A lot of reviews in 1985 focused on the film’s excess, the excess of action, of characters, of cars that inexplicably explode after hitting walls at moderate speeds. And while all of this could seem indulgent, I found it that it reinforced White’s state of mind. All of the surrounding noise heightens our feeling that White is the dutch boy with his finger in the dam. In his mind, he’s the one man holding back chaos. The more extenuating circumstances come around the corner, the more we understand why White looks like he just woke up in ditch.

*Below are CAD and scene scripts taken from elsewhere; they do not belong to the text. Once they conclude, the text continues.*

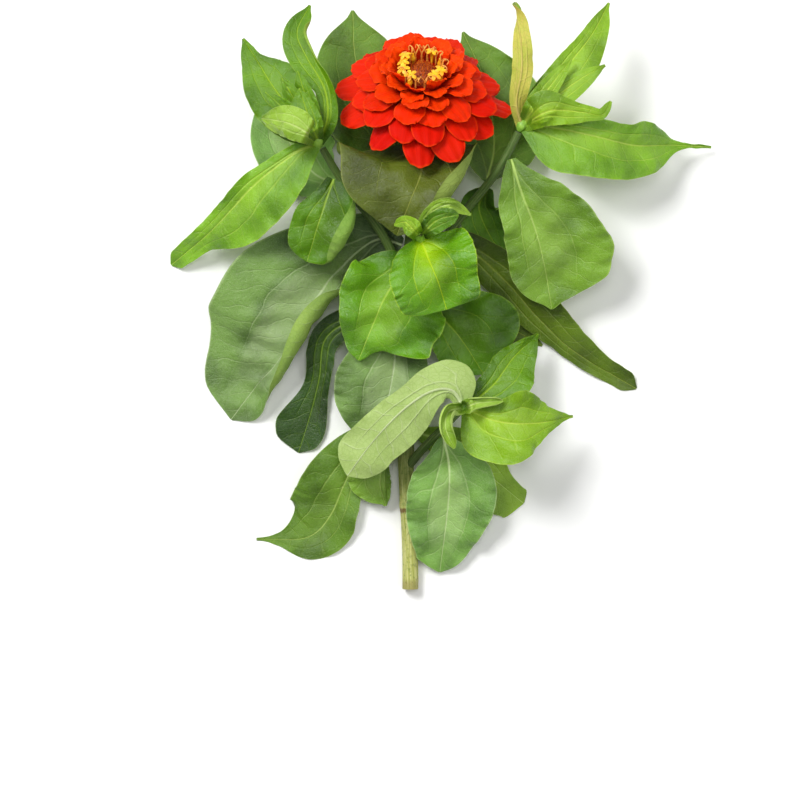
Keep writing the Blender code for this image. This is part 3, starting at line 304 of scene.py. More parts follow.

# the colours of a leaf: deep (for its blotches, and for the painted shade towards its stalk), middle, fresh
# (near the base), vein and underside
GREENS = {
    "grey": ("#233c10", "#739745", "#98b759", "#c4d6a2", "#94b24c"),
    "soft": ("#345409", "#77a12a", "#97c243", "#b8d470", "#a0be58"),
    "old": ("#264103", "#60891a", "#85ab29", "#b0ca64", "#9cba54"),
    "blue": ("#33581a", "#7eae4b", "#a3ca61", "#d0e4a4", "#aac874"),
    "dark": ("#071600", "#254903", "#46700c", "#86a838", "#7c9c40"),
    "deep": ("#183900", "#538500", "#78ad08", "#a0c040", "#88aa4c"),
    "olive": ("#203100", "#5c790b", "#86a21c", "#a0b048", "#8aa24a"),
    "glossy": ("#1e4b00", "#64a00a", "#93c526", "#bcdc58", "#9cbe5c"),
    "tender": ("#476b04", "#8fb72a", "#b4d552", "#d0e888", "#b8d074"),
    "blush": ("#4d6808", "#89ac22", "#a4c33a", "#dcc874", "#c6ba54"),
    "mid": ("#356303", "#7aaf1a", "#a0cb37", "#c0dc5c", "#a8c858"),
    "spring": ("#3c6302", "#80ad12", "#a3ca27", "#c8e254", "#acca5c"),
    "sap": ("#214800", "#5d8d00", "#80ae00", "#a8ca30", "#9cbe48"),
    "lime": ("#1c4a00", "#5d9900", "#a6d100", "#c8e428", "#a4c844"),
    "bronze": ("#1a2000", "#55640a", "#7a8a1c", "#98a048", "#869c46"),
    "pale": ("#3f5a1e", "#86a444", "#9cba60", "#dce8b8", "#a8c070"),
}
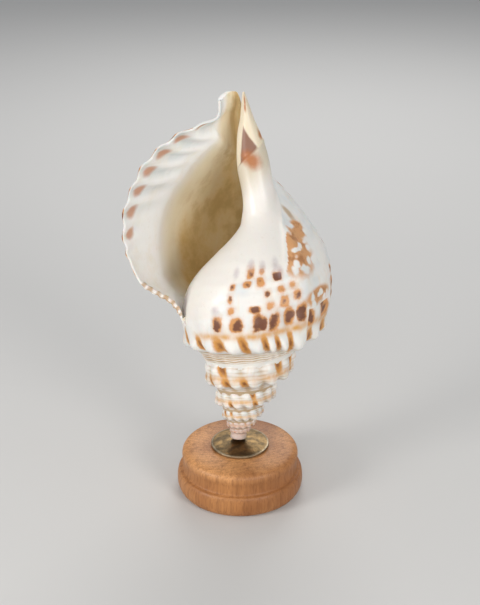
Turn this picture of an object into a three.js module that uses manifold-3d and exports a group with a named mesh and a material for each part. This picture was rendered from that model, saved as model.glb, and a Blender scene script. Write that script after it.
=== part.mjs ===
// A knobbed triton shell that stands on its apex on a domed metal disc, on a turned wooden base.
// Millimetres, +Z up. The origin is the middle of the base's underside, and the aperture faces -Y.
//
// The shell is a spiral solid. A section through its axis grows by GROWTH each turn, and "turn" counts
// turns back from the outer lip, which is turn 0. Sections are written at the lip's scale, as
// [radius, height] with heights measured along the shell's axis from its apex. "place" says where a
// point is along a section's wall, from 0 at the suture to the last point, at the siphonal canal.
import * as THREE from "three";
import { mergeVertices } from "three/addons/utils/BufferGeometryUtils.js";
import Module from "manifold-3d";

const wasm = await Module();
wasm.setup();

const DEGREE = Math.PI / 180;
const CONTACT_GAP = 0.3;

// The turned base, as [radius, height] from its underside up to its top.
const BASE_HEIGHT = 28.7;
const BASE_PROFILE = [
  [0, 0],
  [34.6, 0],
  [37.0, 1.6],
  [38.3, 5.0],
  [38.4, 9.0],
  [37.5, 12.6],
  [35.9, 14.4],
  [35.0, 15.8],
  [34.9, 20.0],
  [35.4, 23.4],
  [34.9, 25.8],
  [33.0, 27.5],
  [29.0, 28.4],
  [24.0, BASE_HEIGHT],
  [0, BASE_HEIGHT],
];
const BASE_FACETS = 44;

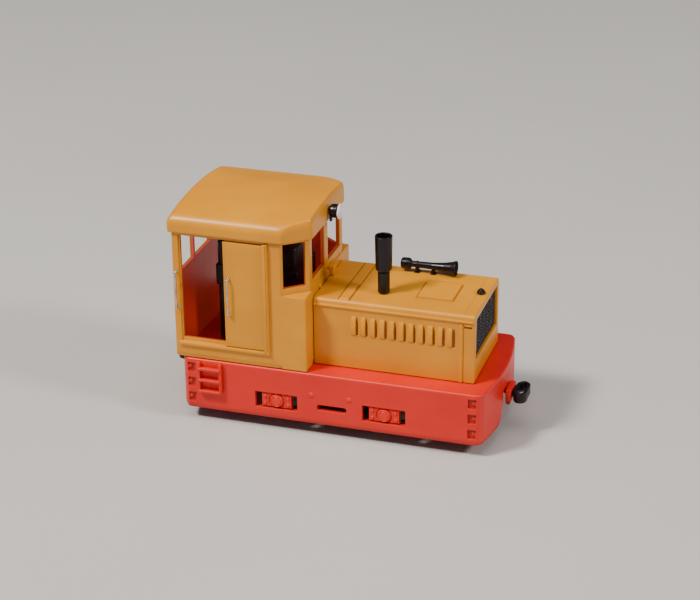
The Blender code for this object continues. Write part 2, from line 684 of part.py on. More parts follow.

Cimino makes loaded movies, the kind of globe skipping, deep focus films that might seem longwinded. He stacks the background with extras. He meanders. It’s easy to see why they aren’t for everyone. You have to surrender to his vision, but ultimately that’s what makes Year of the Dragon so worth seeing, it’s such a specific vision.
Later,
Will
Random Notes:
- I’ve always wondered why the guys doing surveillance in movies take so many pictures…. They’ll be tailing someone to a secret meeting on the docks and they’ll snap like 100 pictures of the bad guys shaking hands. Wouldn’t one or two do?! It’s more understandable with digital, but back then all those photos had be developed. Is there one guy at the police station on development duty? Or are the police just going to Walgreens and getting back a shoebox full of shots
- Michael Cimino died two weeks ago. Every single obituary spent a inordinate amount of time discussing the “failure” of Heaven’s Gate, BUT we shouldn’t lose sight of the fact that he was genius and should be remembered as such.
I love Rourke. I will have to watch this after reading your tantalising review. Many thanks for the tip!